_WHAT NEEDS TO BE DONE_. What follows is a set of records; repeat all of them exactly.

────────────────────────────────────────

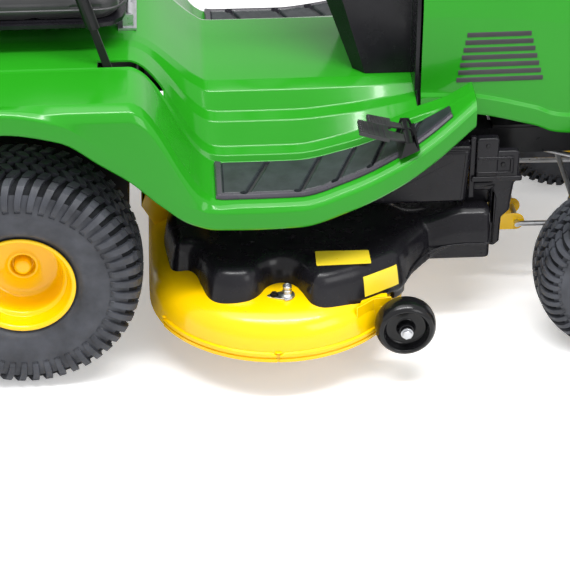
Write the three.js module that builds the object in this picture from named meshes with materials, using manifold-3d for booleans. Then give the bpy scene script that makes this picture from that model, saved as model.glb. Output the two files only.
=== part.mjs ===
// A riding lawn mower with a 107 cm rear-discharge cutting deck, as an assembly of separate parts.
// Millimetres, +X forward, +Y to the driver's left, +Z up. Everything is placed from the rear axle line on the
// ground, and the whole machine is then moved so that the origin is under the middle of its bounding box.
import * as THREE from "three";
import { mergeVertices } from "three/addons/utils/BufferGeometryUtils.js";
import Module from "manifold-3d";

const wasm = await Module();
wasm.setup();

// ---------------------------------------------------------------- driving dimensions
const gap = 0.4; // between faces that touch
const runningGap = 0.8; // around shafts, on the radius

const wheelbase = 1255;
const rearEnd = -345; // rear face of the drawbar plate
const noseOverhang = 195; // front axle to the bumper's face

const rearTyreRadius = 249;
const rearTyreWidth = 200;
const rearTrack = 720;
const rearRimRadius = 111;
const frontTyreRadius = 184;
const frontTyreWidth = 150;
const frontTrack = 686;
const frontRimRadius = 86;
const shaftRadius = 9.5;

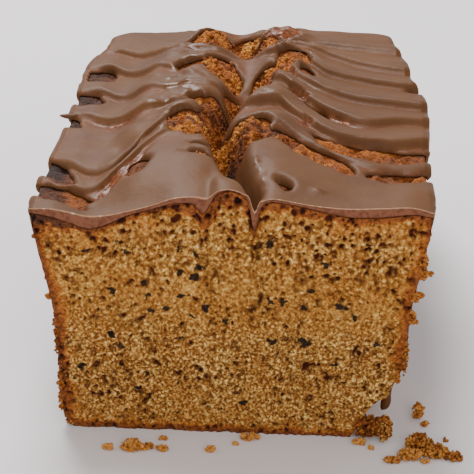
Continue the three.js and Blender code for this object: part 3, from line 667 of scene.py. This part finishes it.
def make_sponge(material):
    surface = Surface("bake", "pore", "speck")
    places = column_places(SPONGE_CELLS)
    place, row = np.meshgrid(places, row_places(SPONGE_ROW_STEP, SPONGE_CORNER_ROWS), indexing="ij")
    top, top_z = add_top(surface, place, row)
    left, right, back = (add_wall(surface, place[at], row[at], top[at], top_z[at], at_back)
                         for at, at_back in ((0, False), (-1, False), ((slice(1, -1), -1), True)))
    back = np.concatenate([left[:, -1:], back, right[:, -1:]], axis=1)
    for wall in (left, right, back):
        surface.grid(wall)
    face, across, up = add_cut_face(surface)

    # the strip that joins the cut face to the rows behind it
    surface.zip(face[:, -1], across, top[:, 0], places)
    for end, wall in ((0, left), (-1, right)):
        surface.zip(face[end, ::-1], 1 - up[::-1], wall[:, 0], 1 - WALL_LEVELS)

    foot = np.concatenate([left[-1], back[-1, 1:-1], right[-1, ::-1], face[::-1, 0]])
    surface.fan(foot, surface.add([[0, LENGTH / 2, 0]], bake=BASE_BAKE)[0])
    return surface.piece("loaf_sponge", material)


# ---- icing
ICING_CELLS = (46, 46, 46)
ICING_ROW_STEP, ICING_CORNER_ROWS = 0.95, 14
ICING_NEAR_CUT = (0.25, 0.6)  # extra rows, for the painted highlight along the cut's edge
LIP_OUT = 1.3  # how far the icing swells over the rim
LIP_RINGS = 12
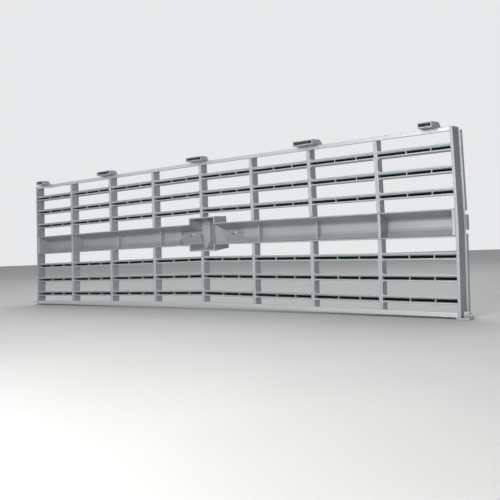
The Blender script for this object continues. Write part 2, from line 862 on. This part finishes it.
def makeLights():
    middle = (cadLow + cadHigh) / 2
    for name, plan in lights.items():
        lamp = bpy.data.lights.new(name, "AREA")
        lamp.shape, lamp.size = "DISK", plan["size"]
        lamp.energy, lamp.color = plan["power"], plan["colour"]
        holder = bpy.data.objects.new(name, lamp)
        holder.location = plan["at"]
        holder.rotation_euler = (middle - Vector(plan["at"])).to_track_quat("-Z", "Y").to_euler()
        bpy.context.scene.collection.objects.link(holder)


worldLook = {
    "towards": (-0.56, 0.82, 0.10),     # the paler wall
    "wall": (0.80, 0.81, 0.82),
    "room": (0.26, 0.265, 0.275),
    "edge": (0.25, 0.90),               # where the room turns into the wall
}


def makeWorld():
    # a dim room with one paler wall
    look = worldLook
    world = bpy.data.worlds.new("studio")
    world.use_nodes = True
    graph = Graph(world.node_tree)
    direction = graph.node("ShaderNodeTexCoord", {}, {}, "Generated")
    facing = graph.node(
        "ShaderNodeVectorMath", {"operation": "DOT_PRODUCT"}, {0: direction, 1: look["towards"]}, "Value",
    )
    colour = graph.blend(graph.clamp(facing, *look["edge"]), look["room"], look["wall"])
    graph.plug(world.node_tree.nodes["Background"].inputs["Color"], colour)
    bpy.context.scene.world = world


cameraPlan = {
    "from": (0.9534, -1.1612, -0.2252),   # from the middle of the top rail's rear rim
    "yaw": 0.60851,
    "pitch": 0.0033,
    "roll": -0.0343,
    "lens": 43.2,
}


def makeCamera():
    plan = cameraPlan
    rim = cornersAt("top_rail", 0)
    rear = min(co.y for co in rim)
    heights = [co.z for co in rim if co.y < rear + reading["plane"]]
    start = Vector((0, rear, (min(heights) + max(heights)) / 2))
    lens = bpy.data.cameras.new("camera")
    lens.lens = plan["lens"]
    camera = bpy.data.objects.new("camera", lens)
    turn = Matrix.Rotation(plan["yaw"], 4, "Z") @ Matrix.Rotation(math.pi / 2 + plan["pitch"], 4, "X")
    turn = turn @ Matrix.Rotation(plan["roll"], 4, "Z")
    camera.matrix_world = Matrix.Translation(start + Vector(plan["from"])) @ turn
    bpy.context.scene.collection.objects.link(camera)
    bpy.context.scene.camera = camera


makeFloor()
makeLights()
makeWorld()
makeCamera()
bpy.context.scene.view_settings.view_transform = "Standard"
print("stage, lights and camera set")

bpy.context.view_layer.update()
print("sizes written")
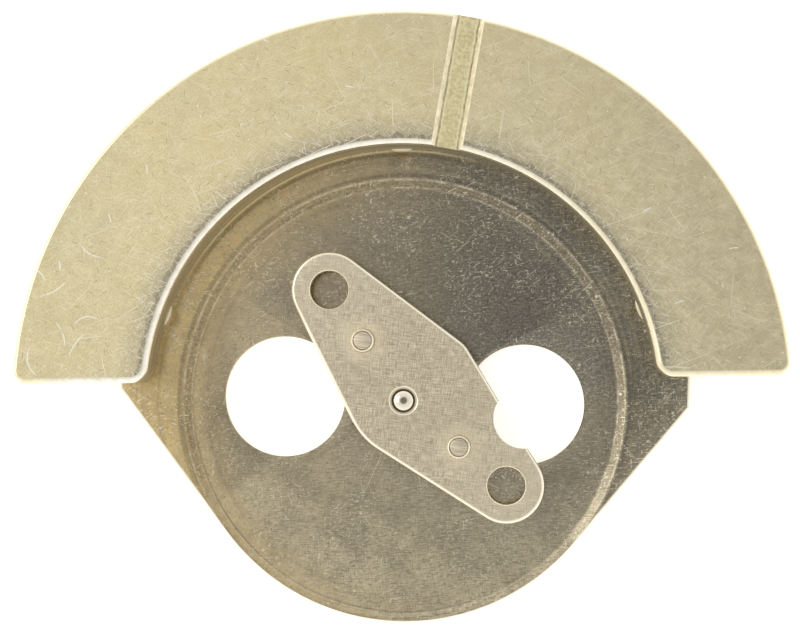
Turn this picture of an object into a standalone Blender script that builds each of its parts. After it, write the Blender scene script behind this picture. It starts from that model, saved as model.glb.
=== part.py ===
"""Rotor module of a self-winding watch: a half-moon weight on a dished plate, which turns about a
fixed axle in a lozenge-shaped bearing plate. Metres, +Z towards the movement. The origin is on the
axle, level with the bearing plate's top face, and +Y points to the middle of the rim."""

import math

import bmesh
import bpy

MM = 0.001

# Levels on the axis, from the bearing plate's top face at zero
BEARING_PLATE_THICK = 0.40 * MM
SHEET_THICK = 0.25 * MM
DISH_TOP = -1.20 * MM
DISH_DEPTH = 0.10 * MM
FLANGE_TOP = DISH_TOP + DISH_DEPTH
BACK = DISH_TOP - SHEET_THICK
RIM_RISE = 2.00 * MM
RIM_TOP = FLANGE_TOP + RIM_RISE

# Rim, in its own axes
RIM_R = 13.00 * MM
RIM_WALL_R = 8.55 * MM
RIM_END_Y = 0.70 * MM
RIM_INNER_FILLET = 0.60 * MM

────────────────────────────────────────

_COMPLETE OUTPUT_.
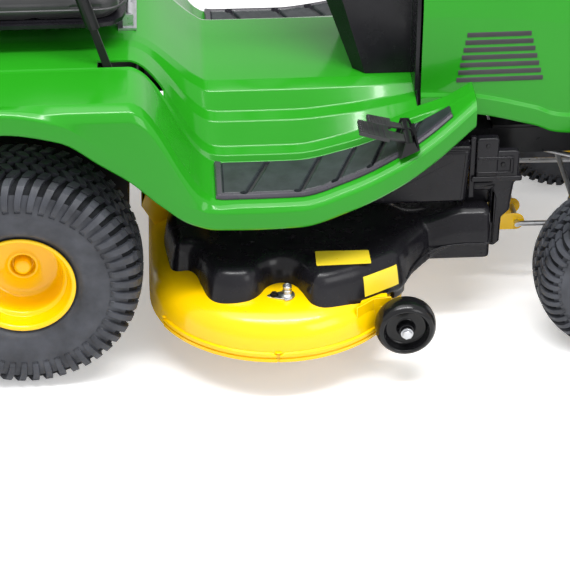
Write the three.js module that builds the object in this picture from named meshes with materials, using manifold-3d for booleans. Then give the bpy scene script that makes this picture from that model, saved as model.glb. Output the two files only.
=== part.mjs ===
// A riding lawn mower with a 107 cm rear-discharge cutting deck, as an assembly of separate parts.
// Millimetres, +X forward, +Y to the driver's left, +Z up. Everything is placed from the rear axle line on the
// ground, and the whole machine is then moved so that the origin is under the middle of its bounding box.
import * as THREE from "three";
import { mergeVertices } from "three/addons/utils/BufferGeometryUtils.js";
import Module from "manifold-3d";

const wasm = await Module();
wasm.setup();

// ---------------------------------------------------------------- driving dimensions
const gap = 0.4; // between faces that touch
const runningGap = 0.8; // around shafts, on the radius

const wheelbase = 1255;
const rearEnd = -345; // rear face of the drawbar plate
const noseOverhang = 195; // front axle to the bumper's face

const rearTyreRadius = 249;
const rearTyreWidth = 200;
const rearTrack = 720;
const rearRimRadius = 111;
const frontTyreRadius = 184;
const frontTyreWidth = 150;
const frontTrack = 686;
const frontRimRadius = 86;
const shaftRadius = 9.5;

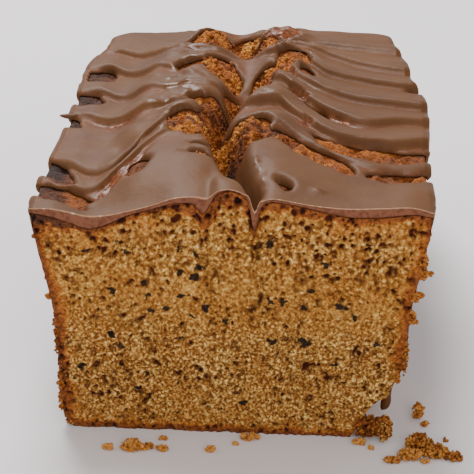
Continue the three.js and Blender code for this object: part 3, from line 667 of scene.py. This part finishes it.
def make_sponge(material):
    surface = Surface("bake", "pore", "speck")
    places = column_places(SPONGE_CELLS)
    place, row = np.meshgrid(places, row_places(SPONGE_ROW_STEP, SPONGE_CORNER_ROWS), indexing="ij")
    top, top_z = add_top(surface, place, row)
    left, right, back = (add_wall(surface, place[at], row[at], top[at], top_z[at], at_back)
                         for at, at_back in ((0, False), (-1, False), ((slice(1, -1), -1), True)))
    back = np.concatenate([left[:, -1:], back, right[:, -1:]], axis=1)
    for wall in (left, right, back):
        surface.grid(wall)
    face, across, up = add_cut_face(surface)

    # the strip that joins the cut face to the rows behind it
    surface.zip(face[:, -1], across, top[:, 0], places)
    for end, wall in ((0, left), (-1, right)):
        surface.zip(face[end, ::-1], 1 - up[::-1], wall[:, 0], 1 - WALL_LEVELS)

    foot = np.concatenate([left[-1], back[-1, 1:-1], right[-1, ::-1], face[::-1, 0]])
    surface.fan(foot, surface.add([[0, LENGTH / 2, 0]], bake=BASE_BAKE)[0])
    return surface.piece("loaf_sponge", material)


# ---- icing
ICING_CELLS = (46, 46, 46)
ICING_ROW_STEP, ICING_CORNER_ROWS = 0.95, 14
ICING_NEAR_CUT = (0.25, 0.6)  # extra rows, for the painted highlight along the cut's edge
LIP_OUT = 1.3  # how far the icing swells over the rim
LIP_RINGS = 12
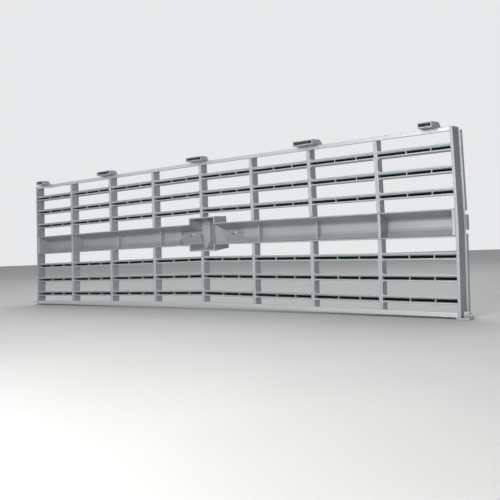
The Blender script for this object continues. Write part 2, from line 862 on. This part finishes it.
def makeLights():
    middle = (cadLow + cadHigh) / 2
    for name, plan in lights.items():
        lamp = bpy.data.lights.new(name, "AREA")
        lamp.shape, lamp.size = "DISK", plan["size"]
        lamp.energy, lamp.color = plan["power"], plan["colour"]
        holder = bpy.data.objects.new(name, lamp)
        holder.location = plan["at"]
        holder.rotation_euler = (middle - Vector(plan["at"])).to_track_quat("-Z", "Y").to_euler()
        bpy.context.scene.collection.objects.link(holder)


worldLook = {
    "towards": (-0.56, 0.82, 0.10),     # the paler wall
    "wall": (0.80, 0.81, 0.82),
    "room": (0.26, 0.265, 0.275),
    "edge": (0.25, 0.90),               # where the room turns into the wall
}


def makeWorld():
    # a dim room with one paler wall
    look = worldLook
    world = bpy.data.worlds.new("studio")
    world.use_nodes = True
    graph = Graph(world.node_tree)
    direction = graph.node("ShaderNodeTexCoord", {}, {}, "Generated")
    facing = graph.node(
        "ShaderNodeVectorMath", {"operation": "DOT_PRODUCT"}, {0: direction, 1: look["towards"]}, "Value",
    )
    colour = graph.blend(graph.clamp(facing, *look["edge"]), look["room"], look["wall"])
    graph.plug(world.node_tree.nodes["Background"].inputs["Color"], colour)
    bpy.context.scene.world = world


cameraPlan = {
    "from": (0.9534, -1.1612, -0.2252),   # from the middle of the top rail's rear rim
    "yaw": 0.60851,
    "pitch": 0.0033,
    "roll": -0.0343,
    "lens": 43.2,
}


def makeCamera():
    plan = cameraPlan
    rim = cornersAt("top_rail", 0)
    rear = min(co.y for co in rim)
    heights = [co.z for co in rim if co.y < rear + reading["plane"]]
    start = Vector((0, rear, (min(heights) + max(heights)) / 2))
    lens = bpy.data.cameras.new("camera")
    lens.lens = plan["lens"]
    camera = bpy.data.objects.new("camera", lens)
    turn = Matrix.Rotation(plan["yaw"], 4, "Z") @ Matrix.Rotation(math.pi / 2 + plan["pitch"], 4, "X")
    turn = turn @ Matrix.Rotation(plan["roll"], 4, "Z")
    camera.matrix_world = Matrix.Translation(start + Vector(plan["from"])) @ turn
    bpy.context.scene.collection.objects.link(camera)
    bpy.context.scene.camera = camera


makeFloor()
makeLights()
makeWorld()
makeCamera()
bpy.context.scene.view_settings.view_transform = "Standard"
print("stage, lights and camera set")

bpy.context.view_layer.update()
print("sizes written")
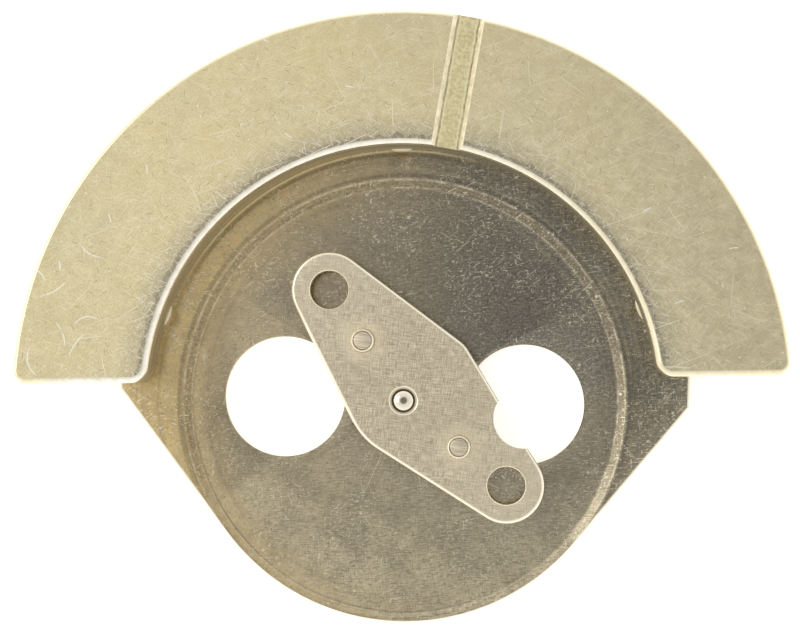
Turn this picture of an object into a standalone Blender script that builds each of its parts. After it, write the Blender scene script behind this picture. It starts from that model, saved as model.glb.
=== part.py ===
"""Rotor module of a self-winding watch: a half-moon weight on a dished plate, which turns about a
fixed axle in a lozenge-shaped bearing plate. Metres, +Z towards the movement. The origin is on the
axle, level with the bearing plate's top face, and +Y points to the middle of the rim."""

import math

import bmesh
import bpy

MM = 0.001

# Levels on the axis, from the bearing plate's top face at zero
BEARING_PLATE_THICK = 0.40 * MM
SHEET_THICK = 0.25 * MM
DISH_TOP = -1.20 * MM
DISH_DEPTH = 0.10 * MM
FLANGE_TOP = DISH_TOP + DISH_DEPTH
BACK = DISH_TOP - SHEET_THICK
RIM_RISE = 2.00 * MM
RIM_TOP = FLANGE_TOP + RIM_RISE

# Rim, in its own axes
RIM_R = 13.00 * MM
RIM_WALL_R = 8.55 * MM
RIM_END_Y = 0.70 * MM
RIM_INNER_FILLET = 0.60 * MM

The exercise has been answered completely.